For those who are feeling more adventurous, Rocamadour is not so far away. Even before the 10th century, an ancient oratory dedicated to the Virgin Mary was built against the cliff on the edge of the spectacular Alzou Canyon. Rocamadour is on the route de St Jacques to Santiago di Compestella. The site is stunning and there are many museums and artefacts to admire. At the top of the cliff and behind the village there is one of the best falconry displays in the world with condors and vultures circling above your heads.

The Cloisters and Cathedral door at Moissac

Closer to home you can visit the Grotte de Roland, just outside Montaigu-de-Quercy (which also has a large lake for water sports). This pre-historic cave has some fabulous examples of stalactites and stalagmites. It also boasts the world’s greatest collection of cave bear scratches.

Moissac is only a twenty minute drive from La Maison Rose. The Abbey of St Pierre in the centre of Moissac is one of the best examples of Romanesque archicture in France. The tympanum, overhanging the Southern doorway represents a climax in Romanesque art.
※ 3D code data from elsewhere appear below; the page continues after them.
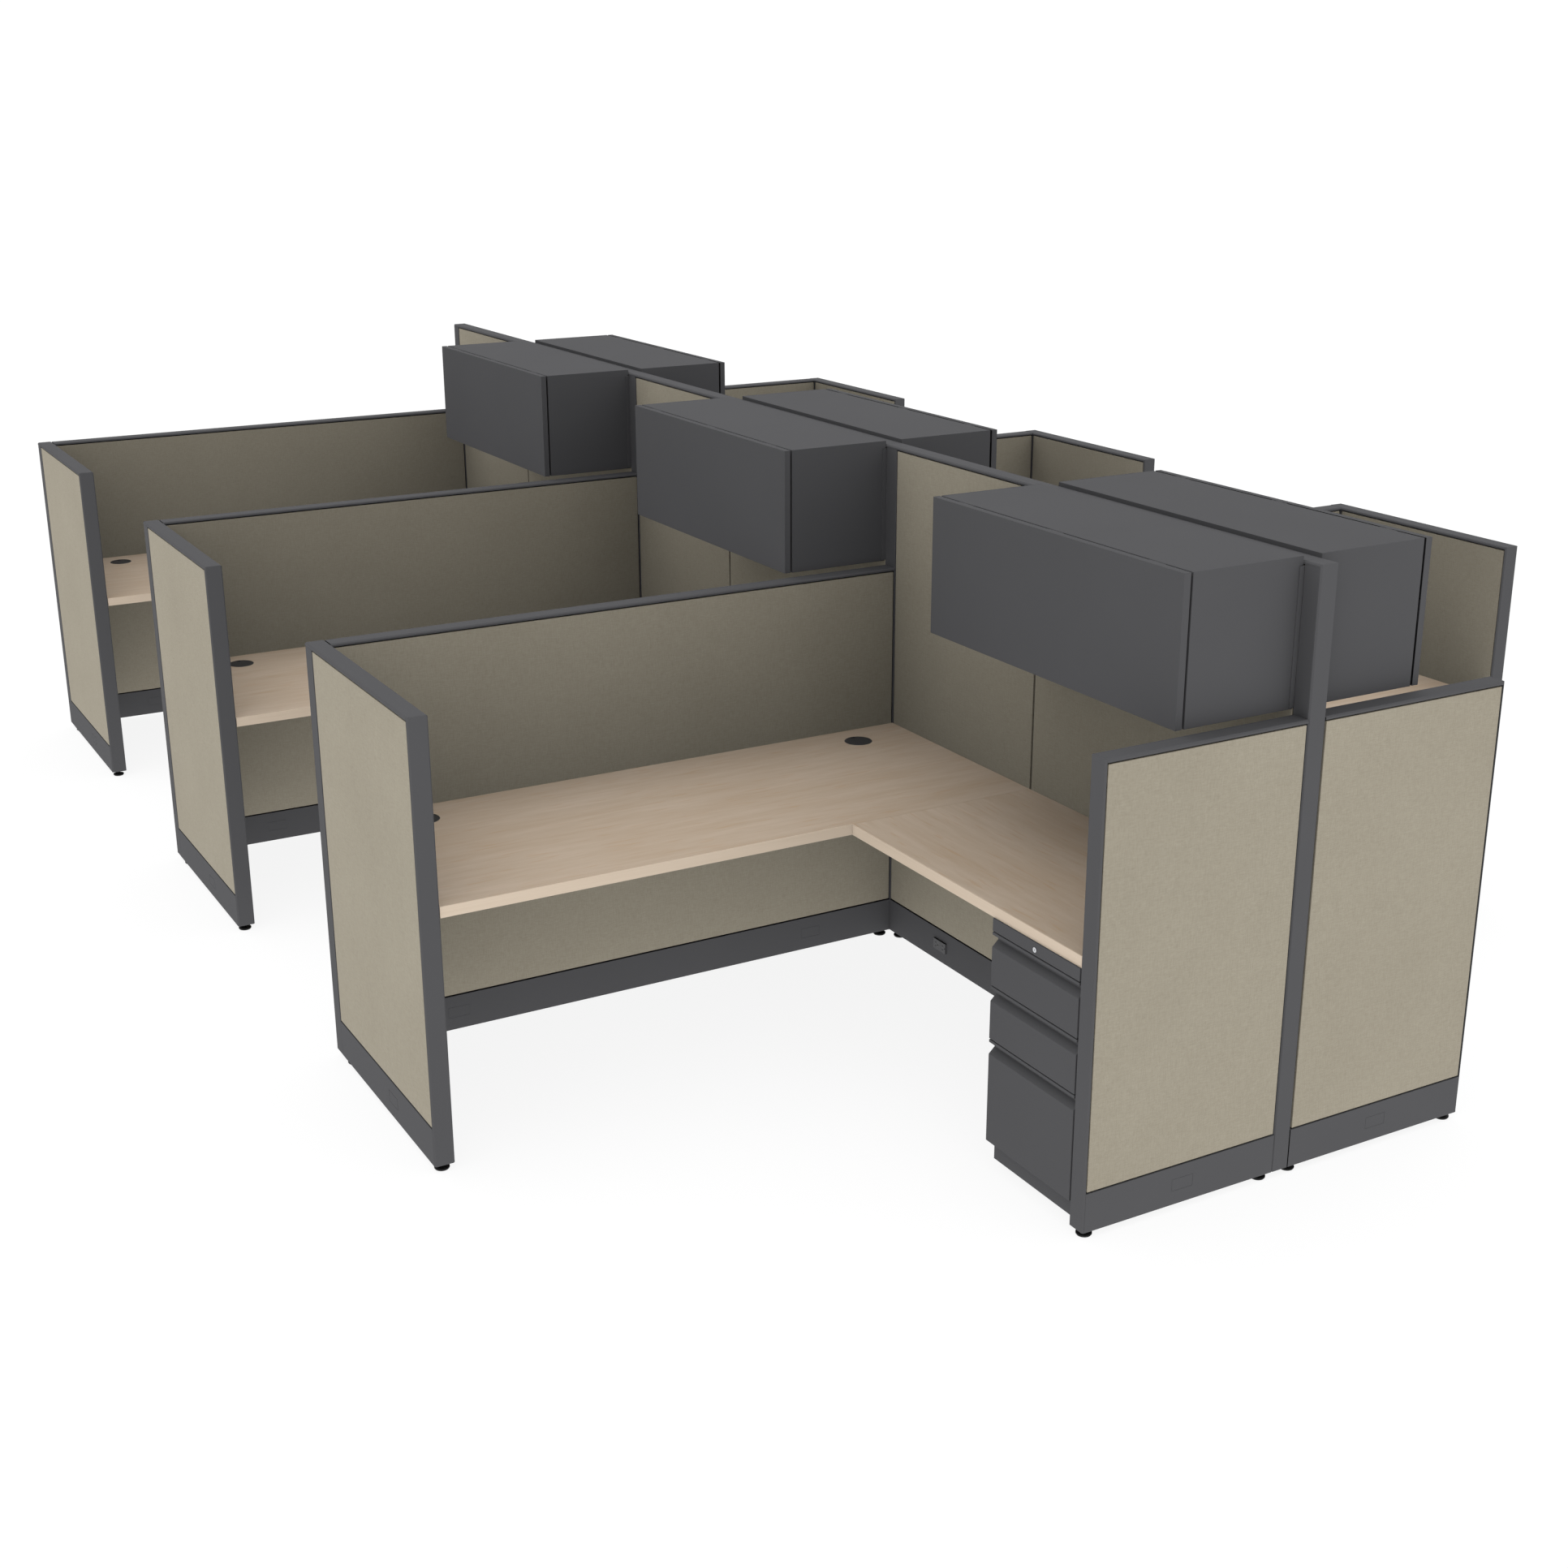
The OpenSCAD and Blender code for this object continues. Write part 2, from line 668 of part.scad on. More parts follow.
// One slide member: a channel along x whose mouth faces +y
module slide_member(h, depth)
    run_x(slide_l) difference() {
        translate([0, -h / 2]) square([depth, h]);
        translate([ped_wall, ped_wall - h / 2]) square([depth, h - 2 * ped_wall]);
    }

slide_x = ped_back + box_stop;
slide_inset = 2.5;

module drawer_slides() color(steel) all_stations() for (k = [0 : 2], flip = [0, 1])
    translate([slide_x, ped_y + ped_w / 2, box_z(k) + slide_lift]) mirror([0, flip, 0])
        translate([0, ped_wall - ped_w / 2, 0]) slide_member(slide_h, slide_gap - slide_inset);

front_wall = 1.2;

// The front's section in (x, z), with x from the face inwards and z from its top
module front_2d(h)
    polygon([[-front_t, 0], [0, 0], [0, -lip_h], [-pull_d, -lip_h], [-pull_d, -lip_h - pull_h],
        [0, -lip_h - pull_h - bevel_h], [0, -h], [-front_t, -h]]);

// Its hollow, closed behind by a plate that reaches up to the pull
module front_cavity_2d(h) {
    slope = bevel_h / pull_d;
    shift = front_wall * (sqrt(1 + slope * slope) - slope);
    low = lip_h + pull_h;
    polygon([[-front_t - over, -front_wall], [-front_wall, -front_wall],
        [-front_wall, front_wall - lip_h], [-pull_d - front_wall, front_wall - lip_h],
        [-pull_d - front_wall, -low - shift], [-front_wall, -low - bevel_h - shift],
        [-front_wall, front_wall - h], [front_wall - front_t, front_wall - h],
        [front_wall - front_t, -low], [-front_t - over, -low]]);
}

// A folded front with its pull, an open box and the two moving slide members
module drawer(k) color(charcoal) {
    h = front_hs[k];
    z = box_z(k);
    translate([ped_face, ped_y, front_top(k)]) difference() {
        run_y(ped_w) front_2d(h);
        translate([0, front_wall, 0]) run_y(ped_w - 2 * front_wall) front_cavity_2d(h);
    }
    translate([ped_face - front_t - box_l, box_y, z])
        tray([box_l - seat, box_w, side_hs[k]], front_wall, [0, 0, 1]);
    depth = slide_gap - slide_inset - ped_wall;
    member_h = slide_h - 2 * ped_wall - 2 * slide_play;
    for (flip = [0, 1]) translate([slide_x, ped_y + ped_w / 2, z + slide_lift])
        mirror([0, flip, 0]) translate([0, -box_w / 2 - seat, 0]) mirror([0, 1, 0])
            slide_member(member_h, depth - seat);
    translate([bar_x - striker_gap - striker_w, box_y - hook_reach + seat, striker_z(k)])
        cube([striker_w, hook_reach - seat, hook_h]);
}

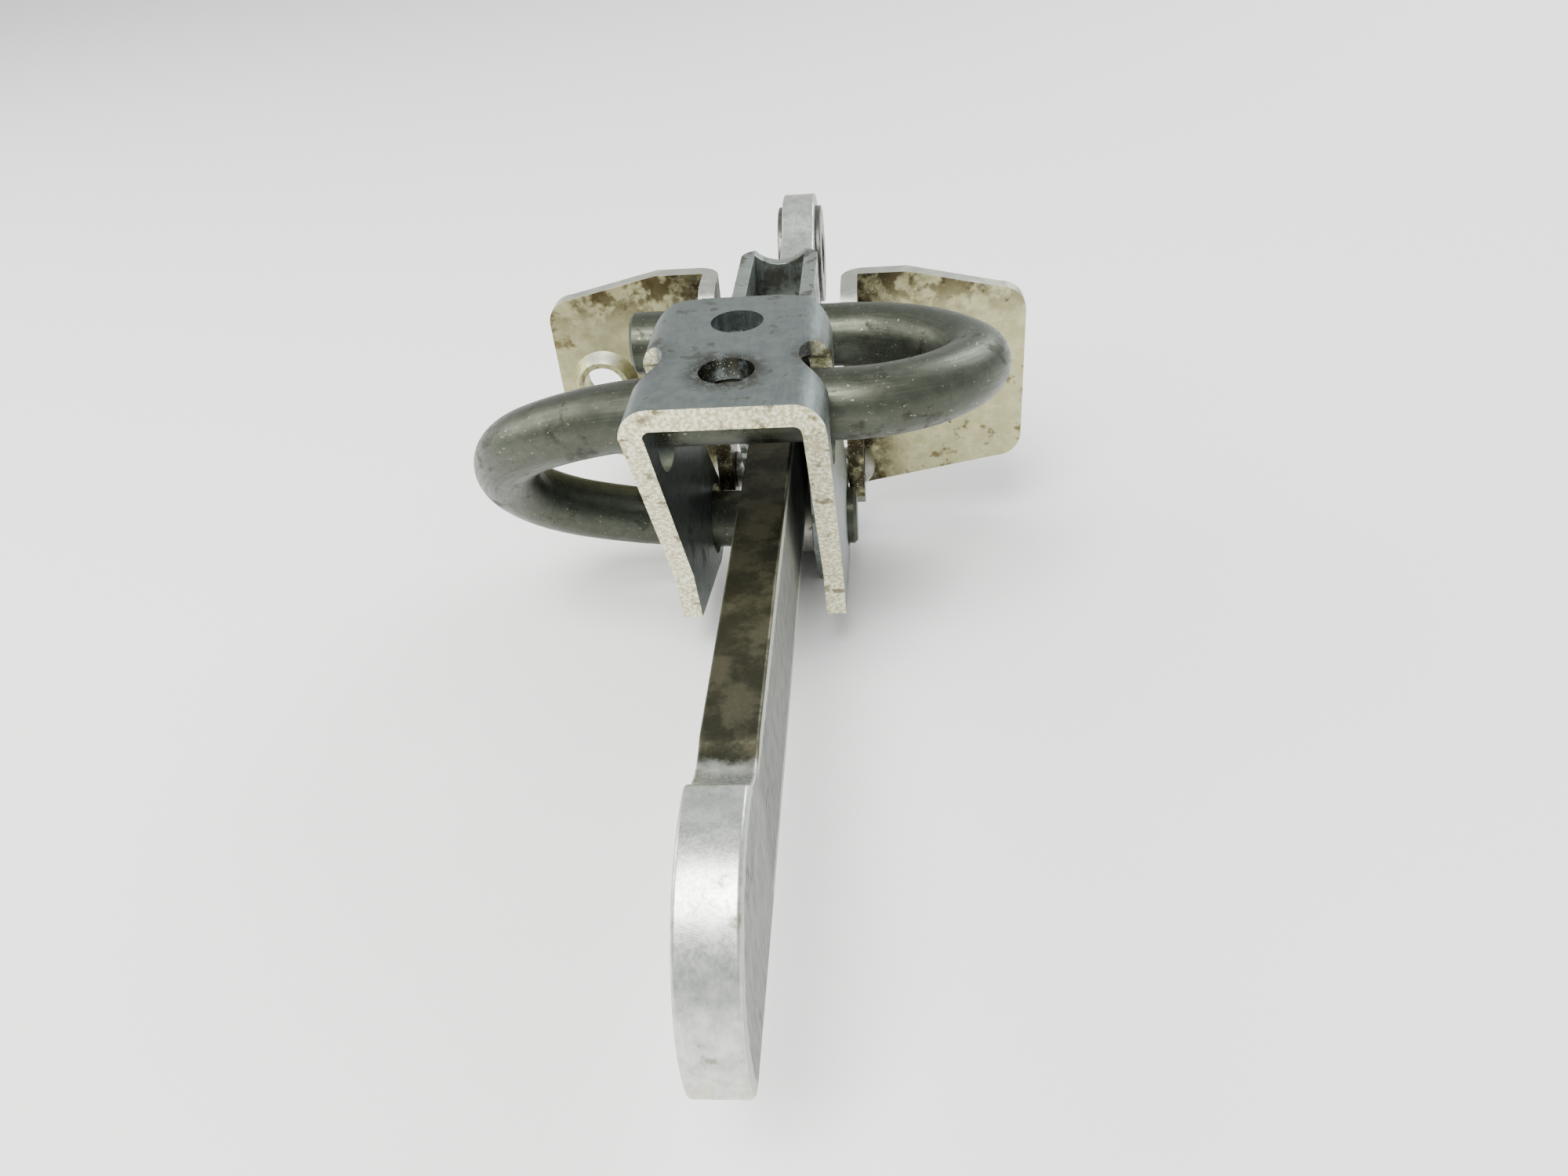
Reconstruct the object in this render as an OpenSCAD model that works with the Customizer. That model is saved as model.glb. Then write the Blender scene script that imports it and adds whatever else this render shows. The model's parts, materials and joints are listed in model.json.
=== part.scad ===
// Torsion-bar hold-open check: a flat arm on edge slides through a two-winged throat and is gripped
// between two rollers on an S-shaped spring bar. A sheet cage straddles the spring.
// X runs across, along the pins. Y runs along the arm, away from its stop head. Z is up.
// The origin is midway between the two wing bolts, on the face that seats against the door or post.

/* [Arm] */
// Thickness of the arm
arm_t = 6; // [5:0.1:7]
// Height of the arm between its rolling edges
arm_h = 19.6; // [16:0.1:24]
// Distance from the seat face to the centre of the stop head
head_y = 104.4; // [86:0.1:126]
// Radius of the stop head
head_r = 16.6; // [15:0.1:20]
// How far the stop head rises above the arm's top edge
head_rise = 2.8; // [2:0.1:3.4]
// Radius of the stop head's lower front corner
head_corner_r = 3; // [2:0.1:4]
// Radius of the hold-open seat behind the stop head
seat_r = 7.2; // [7:0.1:9]
// Depth of the hold-open seat
seat_depth = 0.7; // [0.4:0.1:1]
// Height of the middle of the arm below the wing bolts
arm_drop = 2.8; // [0:0.1:6]

/* [Eye] */
// Distance from the seat face to the eye
eye_y = 46.4; // [38:0.1:60]
// Height of the eye above the middle of the arm
eye_rise = 4; // [3:0.1:6]
// Outer radius of the eye
eye_r = 11.2; // [10:0.1:13]
// Radius of the pivot pin's bore in the bushes
pin_r = 4; // [3:0.1:5]
// Wall of the bushes
bush_wall = 1; // [0.8:0.1:1.5]
// Radius of the bush flanges
bush_flange_r = 9; // [7.5:0.1:9.5]
// Thickness of the bush flanges
bush_flange_t = 1; // [0.6:0.1:1.5]

/* [Spring] */
// Radius of the spring bar
bar_r = 4.5; // [3.7:0.1:5.4]
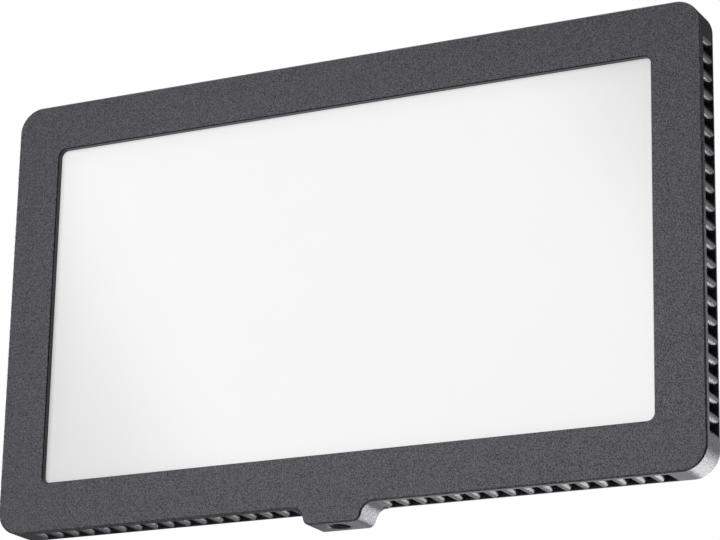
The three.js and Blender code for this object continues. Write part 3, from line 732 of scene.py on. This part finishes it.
def tripod_bore():
    """The cutter for the hole in the boss, with its chamfered mouth."""
    bm = bmesh.new()
    profile = (
        (SOCKET_R + SOCKET_CHAMFER + OVERCUT, -OVERCUT),
        (SOCKET_R, SOCKET_CHAMFER),
        (SOCKET_R, SOCKET_DEPTH),
    )
    skin(bm, [upright_circle(radius, z) for radius, z in profile])
    cap(bm, axis=2)
    return to_mesh("tripod_bore", bm)


def port_loop(x, half_length, half_thickness):
    """A stadium round the charging port's axis, at one place along X."""
    outline = rounded_rect(PORT_Y, MID_Z, half_thickness, half_length, half_thickness - 0.01, 12)
    return [(x, point[0], point[1]) for point in outline]


def port_hole():
    """The cutter for the charging port's hole in the left wall, opening out at its mouth."""
    length, thickness = PORT_W / 2 + PORT_CLEAR, PORT_T / 2 + PORT_CLEAR
    stations = ((-OVERCUT, OVERCUT + PORT_CHAMFER), (PORT_CHAMFER, 0), (WALL + OVERCUT, 0))
    bm = bmesh.new()
    skin(bm, [port_loop(-HALF_W + x, length + grow, thickness + grow) for x, grow in stations])
    cap(bm, axis=0)
    return to_mesh("port_hole", bm)


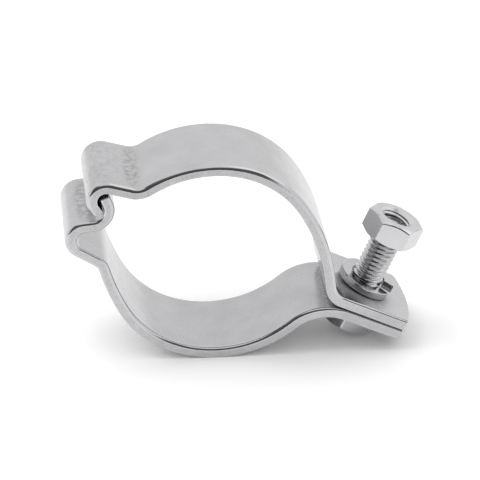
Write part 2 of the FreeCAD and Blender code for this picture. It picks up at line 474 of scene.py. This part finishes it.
# lower tab and flare: the tab lies under the upper one, and the flare is tangent to it and to the crown
lower_normal = ray(90 - LOWER_TAB_SLOPE)
lower_end = upper_end - upper_normal * (HALF_THICKNESS + TAB_GAP) - lower_normal * HALF_THICKNESS
crown_radius = SEAT_RADIUS + LOWER_CROWN_RELIEF
crown_middle = crown_radius + HALF_THICKNESS
crown_centre = ray(LOWER_SEAT_START) * -LOWER_CROWN_RELIEF
flare_middle = FLARE_RADIUS + HALF_THICKNESS
flare_rise = lower_end.dot(lower_normal) - flare_middle - crown_centre.dot(lower_normal)
flare_start = math.degrees(math.asin(flare_rise / (crown_middle + flare_middle))) - LOWER_TAB_SLOPE
flare_turn = -LOWER_TAB_SLOPE - (flare_start + 90)

# trough: the hook's inner end corner lies in it, with the hook's clearance
hook_tip, hook_heading = upper_to_hook[-1]
hook_corner = hook_tip + ray(hook_heading + 90) * HALF_THICKNESS
trough_centre = hook_corner - ray(HOOK_CONTACT_ANGLE) * (TROUGH_RADIUS - HOOK_CLEARANCE)

# the neck's straight sets the trough's distance from the pipe, and the seat arc's end turns it into place
trial_line = walk(ray(0) * (SEAT_RADIUS + HALF_THICKNESS), -90, [RELIEF, NECK, BULGE, TROUGH_STRAIGHT])
trial_entry, trial_heading = trial_line[-1]
trial_centre = trial_entry + ray(trial_heading + 90) * (TROUGH_RADIUS + HALF_THICKNESS)
neck_direction = ray(-90 + RELIEF[1] + NECK[1])
short = trial_centre.dot(neck_direction)
missing = trough_centre.length_squared - trial_centre.length_squared
neck_straight = math.sqrt(short ** 2 + missing) - short
reached = trial_centre + neck_direction * neck_straight
lower_seat_end = (side_angle(trough_centre) - side_angle(reached)) % 360 - 360
trough_turn = (FINGER_HEADING - lower_seat_end - trial_heading) % 360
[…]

Carved circa 1130, it illustrates the fourth chapter of the book of Revelation and represents Christ in majesty, with the symbols of gospels writers, the Tetramorph, around him.

The cloister is remarkable for its age. The dedication stone reads the year when it was erected: AD1100, under the rule of Abbot Ansquitil. No other cloister of this era is as well preserved in the world. The cloisters consist of four, 40 metre long galleries.